The hardest part in scope: Selecting the best ad per impression in under 100ms. With tens of thousands of active campaigns and complex targeting predicates, a naive database scan fails immediately. The selection pipeline needs a candidate retrieval stage (milliseconds, coarse) followed by a scoring stage (ranks by expected revenue per impression).
ML model training is below the line because it is a data-infrastructure problem separate from serving. The serving layer consumes a pre-trained CTR model as a black box. To add training, I would ship impression and click events to a feature store (Feast), run periodic training jobs with Spark or XGBoost, and deploy model artifacts to a model registry read by the scoring service.
RTB is below the line because it introduces sub-50ms latency budgets, the OpenRTB protocol, and external DSP integrations. To add RTB, the selection response from the first-party serving layer would be submitted as a floor price in an exchange auction alongside bids from external DSPs.

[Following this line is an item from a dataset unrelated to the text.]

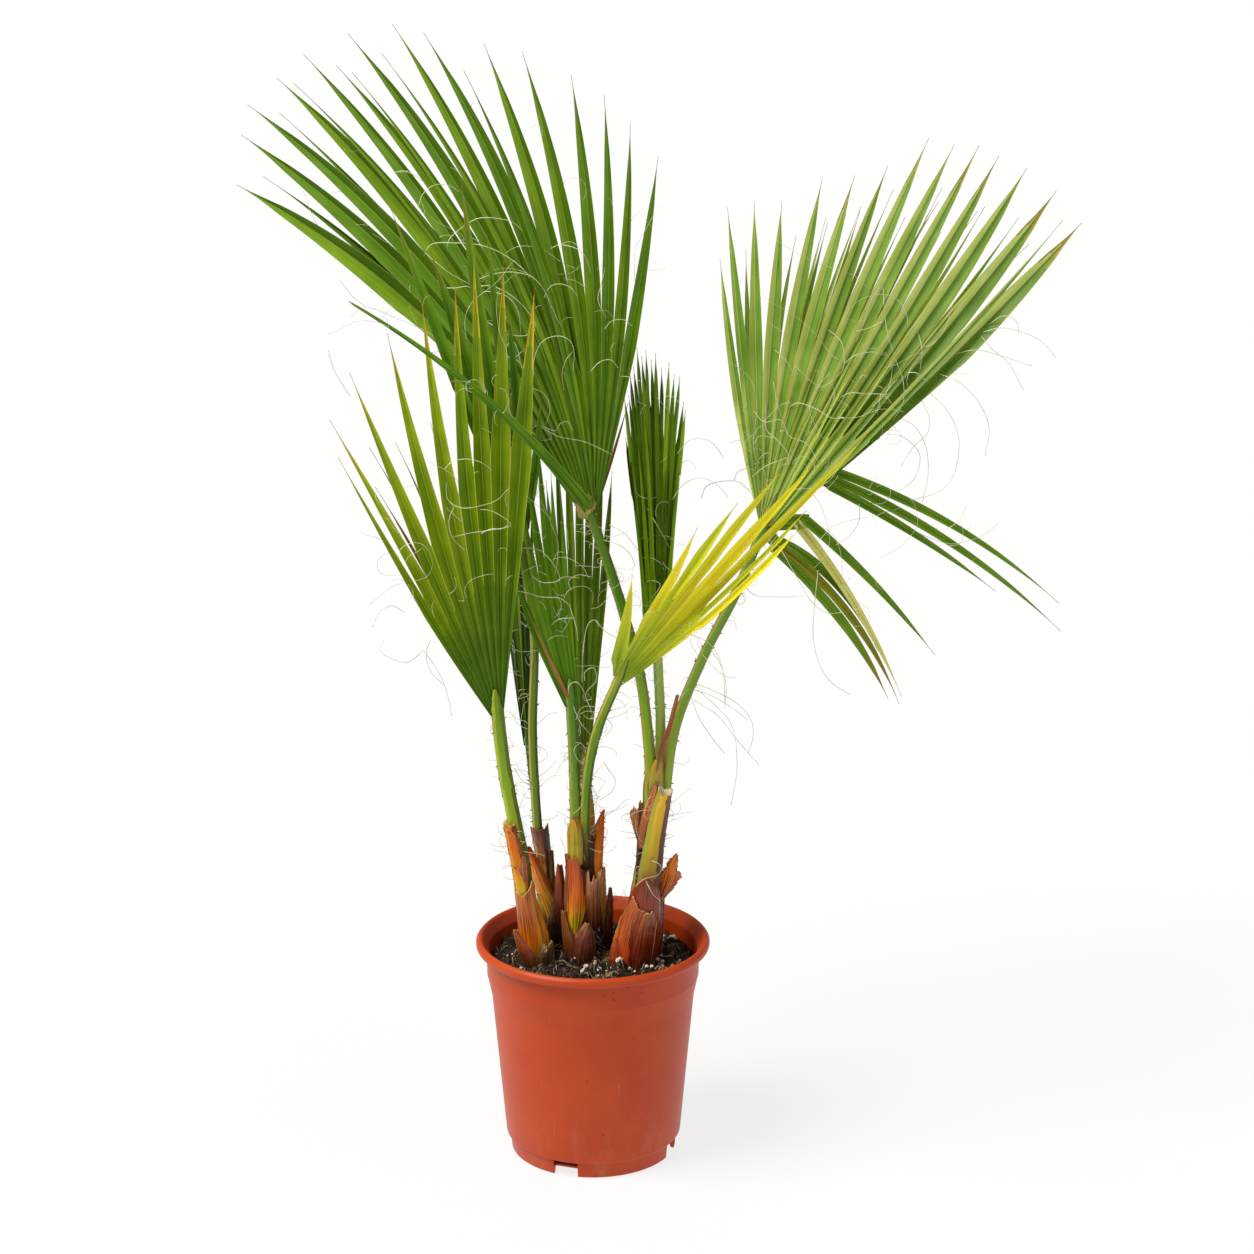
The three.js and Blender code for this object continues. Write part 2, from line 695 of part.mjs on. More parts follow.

Billing does not change the serving path and is handled by a standalone billing service. A billing service would accumulate spend debits against a prepaid credit ledger and pause campaigns when the balance reaches zero.
Content review is below the line because moderation requires human reviewers or a specialized ML classifier and does not affect the serving hot path. To add it, new campaigns would route through a content classification service before transitioning from pending_review to active.
Non-Functional Requirements
Core Requirements
- Selection latency: Ad selection completes in under 100ms p99. The user's feed must not block on ad selection.
- Scale: 10 billion impressions per day, approximately 120,000 impression requests per second at peak. Click rate is typically 1 to 2 percent, giving 100 to 200 million clicks per day.
- Budget accuracy: A campaign's daily spend never exceeds its budget by more than 5%. Overspend protection is a contractual obligation with advertisers.
- Event durability: Impressions and clicks are captured with at-least-once delivery. Kafka retains events for 7 days for replay; acceptable duplicate rate after deduplication is under 0.01%. Losing an event is worse than recording it twice.
- Reporting freshness: Campaign dashboards reflect spend and engagement within 5 minutes. Exact real-time is not required; billing reconciliation runs hourly.
- Availability: 99.99% uptime for ad selection. Missing an impression is a direct revenue loss event. The serving path needs active-active multi-region deployment.
Below the Line
- Sub-10ms ad selection (would require on-device ML and edge-cached candidate sets)
- Exactly-once event delivery end-to-end (at-least-once with idempotent deduplication is sufficient and far cheaper)
Read/write ratio: For every campaign created, tens of millions of impression requests are evaluated against it. The serving path dwarfs campaign management by a factor of 10 million or more. Optimize for serving latency and throughput; campaign CRUD is a rounding error.
Under 100ms selection latency means a full database scan over all active campaigns is never viable at 120K requests per second. Even a 1ms per-request overhead against a single database creates a bottleneck no single instance can absorb. The selection tier must operate from in-memory data structures pre-loaded from the campaign store.
Budget accuracy at 120K impressions per second requires a distributed spend counter that can be decremented atomically without a centralized lock. This directly drives the budget pacing deep dive.
Core Entities
- Campaign: A business's advertising unit: budget (daily and total), schedule, targeting criteria, and a list of associated ads.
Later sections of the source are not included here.